L’article 1358 du code civil prévoit que « la preuve peut être apportée par tout moyen ».

L’on pouvait imaginer que l’ensemble des preuves, indépendamment de leur mode d’obtention, était admissible devant un Juge.

Tel n’était pourtant pas le cas.

 

Etat de la jurisprudence antérieure : 

La Cour de cassation écartait deux types de preuve à savoir la preuve illicite et la preuve déloyale.

  • La preuve illicite s’entend d’une preuve obtenue en violation d’une loi ou d’un droit fondamental. Ainsi il n’était pas possible de produire en justice.
  • La preuve déloyale est, quant à elle, obtenue à l’insu de l’intéressé ou grâce à des manœuvres ou stratagèmes tel qu’un enregistrement obtenu à l’insu de la personne.

 

Elles ne pouvaient donc permettre au Juge de fonder sa décision.

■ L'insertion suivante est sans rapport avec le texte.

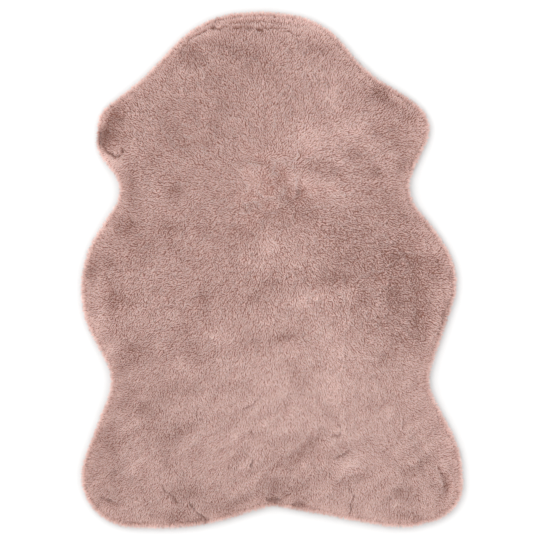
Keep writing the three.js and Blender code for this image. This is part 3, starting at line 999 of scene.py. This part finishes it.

La frontière entre ces deux notions peut être difficile à appréhender, ce qu’a relevé la Cour de cassation dans son arrêt du 22 décembre 2023, car seules les conséquences sur le sort de l’admissibilité de la preuve sont différentes.

La preuve illicite devait être rejetée tandis que la preuve déloyale était considérée comme irrecevable.

Là encore cette distinction est particulièrement ténue

 

Le droit Européen s’en est mêlé :

La Convention européenne des droits de l’Homme ne consacre pas de principe de loyauté dans l’administration de la preuve.

La Cour européenne des Droits de l’Homme s’attache à l’égalité des armes entre les parties à un même procès.

Le droit français a alors évolué, au regard du droit européen, en matière de droit de la preuve.

La Cour de cassation a, notamment, déduit l’existence de ce droit du droit à un procès équitable protégé par l’article 6 §1 de la Convention européenne des droits de l’Homme.

Une telle évolution était indispensable notamment lorsque la charge de la preuve est partagée entre le salarié et l’employeur.

Tel est le cas lorsque le salarié doit, par exemple, apporter des éléments suffisants laissant à penser qu’il n’a pas été payé de ses heures supplémentaires.

Si l’on appliquait les principes visés précédemment, il ne pouvait donc produire en justice des photographies prises pendant son temps de travail, à l’insu de son employeur, de plannings ou de courriels professionnels transférés sur sa boîte personnelle.

En 2020, la Cour de cassation a cependant admis la recevabilité d’une preuve illicitement obtenue.

Pour que cette preuve soit admissible, deux conditions doivent ainsi être satisfaites.

Il est possible alors de produire une preuve illicite ou déloyale pourvu qu’elle respecte deux conditions :

  • Une production indispensable pour pouvoir établir la vérité,
  • Une atteinte à un droit fondamental (droit au respect de la vie privée, droit au procès équitable…) strictement proportionnée au but poursuivi.

 

Plus récemment, la Cour de cassation a eu à s’interroger quant à la recevabilité des enregistrements issus d’un dispositif de vidéosurveillance dont les finalités et bases juridiques n’avaient pas été communiquées aux salariés. (Soc. 8 mars 2023, n°21-17.802)

La juridiction souligne que la cour d’appel aurait dû rechercher s’il n’y avait pas d’autres moyens de preuve plus respectueux de la vie personnelle du salarié avant d’admettre la recevabilité de ces enregistrements.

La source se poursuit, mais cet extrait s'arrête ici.